__What is being asked__: In the material below, find each line holding the string "picture" and copy it.

__Data supplied__:
★ ★ ★
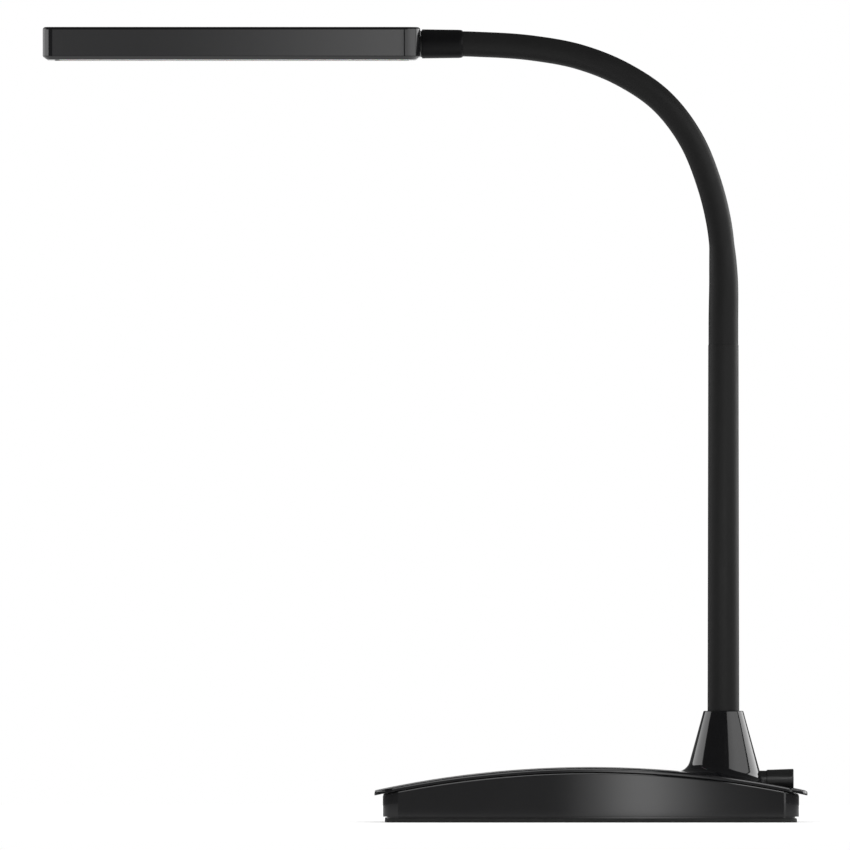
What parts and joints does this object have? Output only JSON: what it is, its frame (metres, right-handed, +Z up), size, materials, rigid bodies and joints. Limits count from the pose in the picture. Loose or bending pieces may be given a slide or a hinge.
★ ★ ★
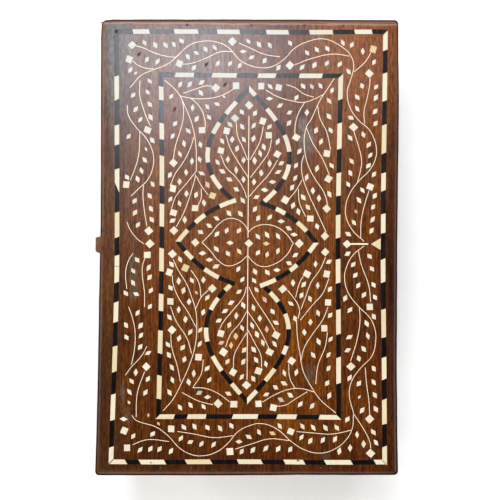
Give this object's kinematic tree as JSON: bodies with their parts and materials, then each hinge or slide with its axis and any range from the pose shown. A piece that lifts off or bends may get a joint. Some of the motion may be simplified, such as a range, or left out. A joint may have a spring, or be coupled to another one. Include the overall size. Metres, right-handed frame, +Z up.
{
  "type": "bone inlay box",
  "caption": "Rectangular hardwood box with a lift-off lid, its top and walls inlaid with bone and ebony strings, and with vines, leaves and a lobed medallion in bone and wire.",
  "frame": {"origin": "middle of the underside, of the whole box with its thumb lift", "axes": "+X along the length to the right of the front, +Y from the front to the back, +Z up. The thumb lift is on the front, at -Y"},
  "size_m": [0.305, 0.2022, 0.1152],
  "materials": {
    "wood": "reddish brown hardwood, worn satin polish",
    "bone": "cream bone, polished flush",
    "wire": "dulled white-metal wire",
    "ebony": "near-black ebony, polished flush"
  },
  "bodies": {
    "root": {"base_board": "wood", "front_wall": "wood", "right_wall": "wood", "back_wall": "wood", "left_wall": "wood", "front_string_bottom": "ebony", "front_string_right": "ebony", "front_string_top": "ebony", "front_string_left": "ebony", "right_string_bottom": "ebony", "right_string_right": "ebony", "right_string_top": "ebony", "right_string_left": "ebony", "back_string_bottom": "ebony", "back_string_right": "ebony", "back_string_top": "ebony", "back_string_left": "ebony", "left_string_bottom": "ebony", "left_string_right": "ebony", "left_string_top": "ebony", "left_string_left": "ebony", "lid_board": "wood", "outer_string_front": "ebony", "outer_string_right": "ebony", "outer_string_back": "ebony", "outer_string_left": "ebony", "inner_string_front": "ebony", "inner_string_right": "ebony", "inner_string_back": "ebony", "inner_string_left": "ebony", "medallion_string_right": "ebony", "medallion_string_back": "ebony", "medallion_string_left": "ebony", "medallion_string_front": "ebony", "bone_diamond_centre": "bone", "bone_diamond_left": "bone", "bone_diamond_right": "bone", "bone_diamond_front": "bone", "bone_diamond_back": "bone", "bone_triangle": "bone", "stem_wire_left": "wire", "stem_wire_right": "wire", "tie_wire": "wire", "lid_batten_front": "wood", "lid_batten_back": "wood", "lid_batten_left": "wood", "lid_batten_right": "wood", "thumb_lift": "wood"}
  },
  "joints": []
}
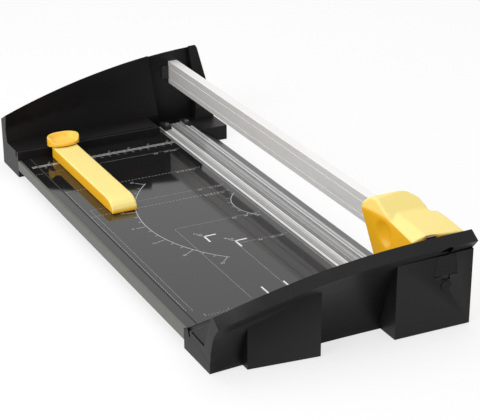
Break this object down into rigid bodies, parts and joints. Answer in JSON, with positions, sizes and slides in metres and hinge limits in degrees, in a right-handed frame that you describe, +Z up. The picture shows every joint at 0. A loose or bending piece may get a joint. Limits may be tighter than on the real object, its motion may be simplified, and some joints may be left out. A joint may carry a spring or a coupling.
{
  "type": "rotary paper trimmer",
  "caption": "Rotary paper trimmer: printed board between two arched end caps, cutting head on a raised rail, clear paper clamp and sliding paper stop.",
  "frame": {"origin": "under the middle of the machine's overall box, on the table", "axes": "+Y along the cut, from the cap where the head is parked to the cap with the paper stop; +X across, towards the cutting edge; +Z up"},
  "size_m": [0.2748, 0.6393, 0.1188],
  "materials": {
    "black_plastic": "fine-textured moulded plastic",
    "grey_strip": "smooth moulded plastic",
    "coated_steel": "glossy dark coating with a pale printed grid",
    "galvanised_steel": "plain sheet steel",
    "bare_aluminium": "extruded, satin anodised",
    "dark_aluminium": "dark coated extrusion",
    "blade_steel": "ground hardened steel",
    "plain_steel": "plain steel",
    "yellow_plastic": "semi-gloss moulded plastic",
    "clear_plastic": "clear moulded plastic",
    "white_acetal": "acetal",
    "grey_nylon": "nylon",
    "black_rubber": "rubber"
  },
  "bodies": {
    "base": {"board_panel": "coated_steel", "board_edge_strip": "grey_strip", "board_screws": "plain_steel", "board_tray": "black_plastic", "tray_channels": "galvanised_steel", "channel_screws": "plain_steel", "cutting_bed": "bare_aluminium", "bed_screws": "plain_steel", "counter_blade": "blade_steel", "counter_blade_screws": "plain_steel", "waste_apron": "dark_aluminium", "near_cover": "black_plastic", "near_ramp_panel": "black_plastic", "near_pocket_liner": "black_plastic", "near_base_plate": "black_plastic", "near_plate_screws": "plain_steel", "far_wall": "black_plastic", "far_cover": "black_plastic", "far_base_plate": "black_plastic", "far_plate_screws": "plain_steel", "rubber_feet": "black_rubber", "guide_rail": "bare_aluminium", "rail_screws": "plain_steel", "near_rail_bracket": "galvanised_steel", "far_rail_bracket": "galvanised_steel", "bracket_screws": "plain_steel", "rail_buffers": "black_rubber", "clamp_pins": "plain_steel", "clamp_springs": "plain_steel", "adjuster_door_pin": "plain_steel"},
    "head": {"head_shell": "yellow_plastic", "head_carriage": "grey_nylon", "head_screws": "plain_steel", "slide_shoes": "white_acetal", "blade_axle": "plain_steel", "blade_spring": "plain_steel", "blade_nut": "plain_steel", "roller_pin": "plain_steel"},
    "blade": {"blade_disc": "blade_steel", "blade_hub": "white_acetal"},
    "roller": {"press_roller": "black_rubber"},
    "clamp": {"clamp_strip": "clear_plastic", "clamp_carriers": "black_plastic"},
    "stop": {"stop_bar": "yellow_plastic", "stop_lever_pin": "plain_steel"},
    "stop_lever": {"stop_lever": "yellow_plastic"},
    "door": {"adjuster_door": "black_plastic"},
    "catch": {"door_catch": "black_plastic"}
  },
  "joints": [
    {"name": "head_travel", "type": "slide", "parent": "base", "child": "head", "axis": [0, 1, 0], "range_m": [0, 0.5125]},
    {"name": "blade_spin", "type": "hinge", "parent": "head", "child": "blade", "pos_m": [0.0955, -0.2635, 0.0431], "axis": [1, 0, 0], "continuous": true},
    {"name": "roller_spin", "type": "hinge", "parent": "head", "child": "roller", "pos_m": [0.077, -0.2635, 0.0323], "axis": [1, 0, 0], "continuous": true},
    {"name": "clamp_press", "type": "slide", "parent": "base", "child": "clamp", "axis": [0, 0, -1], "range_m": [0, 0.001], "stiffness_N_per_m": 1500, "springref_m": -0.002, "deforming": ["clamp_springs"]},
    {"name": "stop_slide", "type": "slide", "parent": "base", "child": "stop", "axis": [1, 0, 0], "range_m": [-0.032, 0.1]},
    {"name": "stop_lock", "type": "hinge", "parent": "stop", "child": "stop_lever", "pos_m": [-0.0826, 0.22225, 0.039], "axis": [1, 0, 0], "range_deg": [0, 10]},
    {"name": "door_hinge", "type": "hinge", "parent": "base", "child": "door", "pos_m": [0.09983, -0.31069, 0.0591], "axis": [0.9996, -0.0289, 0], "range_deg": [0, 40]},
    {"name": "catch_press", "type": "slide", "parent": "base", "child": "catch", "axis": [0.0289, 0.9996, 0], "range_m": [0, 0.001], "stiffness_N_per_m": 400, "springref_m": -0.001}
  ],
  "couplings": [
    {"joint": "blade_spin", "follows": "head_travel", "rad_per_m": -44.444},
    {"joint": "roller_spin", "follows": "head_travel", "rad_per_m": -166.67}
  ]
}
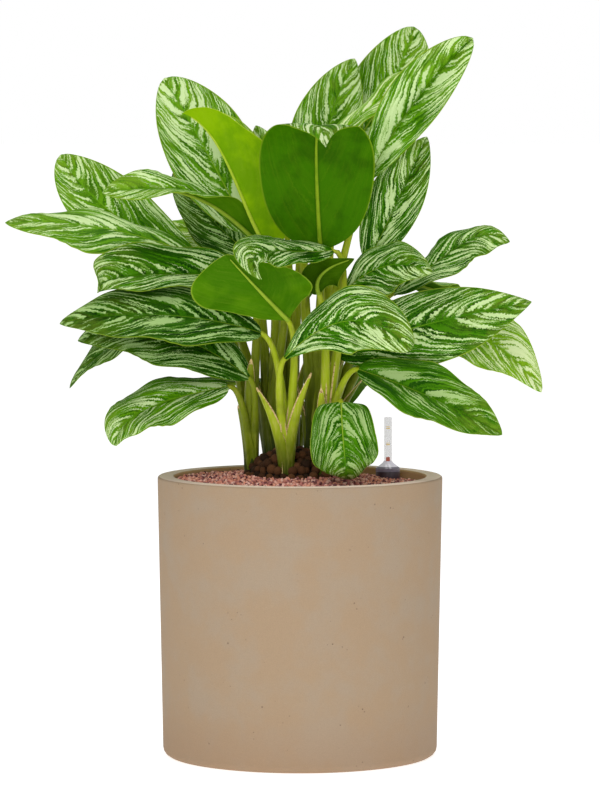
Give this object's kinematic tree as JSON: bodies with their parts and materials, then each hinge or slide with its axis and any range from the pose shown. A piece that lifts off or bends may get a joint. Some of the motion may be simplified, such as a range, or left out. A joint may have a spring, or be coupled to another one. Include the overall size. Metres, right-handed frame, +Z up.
★ ★ ★
__The output__:
What parts and joints does this object have? Output only JSON: what it is, its frame (metres, right-handed, +Z up), size, materials, rigid bodies and joints. Limits count from the pose in the picture. Loose or bending pieces may be given a slide or a hinge.
Break this object down into rigid bodies, parts and joints. Answer in JSON, with positions, sizes and slides in metres and hinge limits in degrees, in a right-handed frame that you describe, +Z up. The picture shows every joint at 0. A loose or bending piece may get a joint. Limits may be tighter than on the real object, its motion may be simplified, and some joints may be left out. A joint may carry a spring or a coupling.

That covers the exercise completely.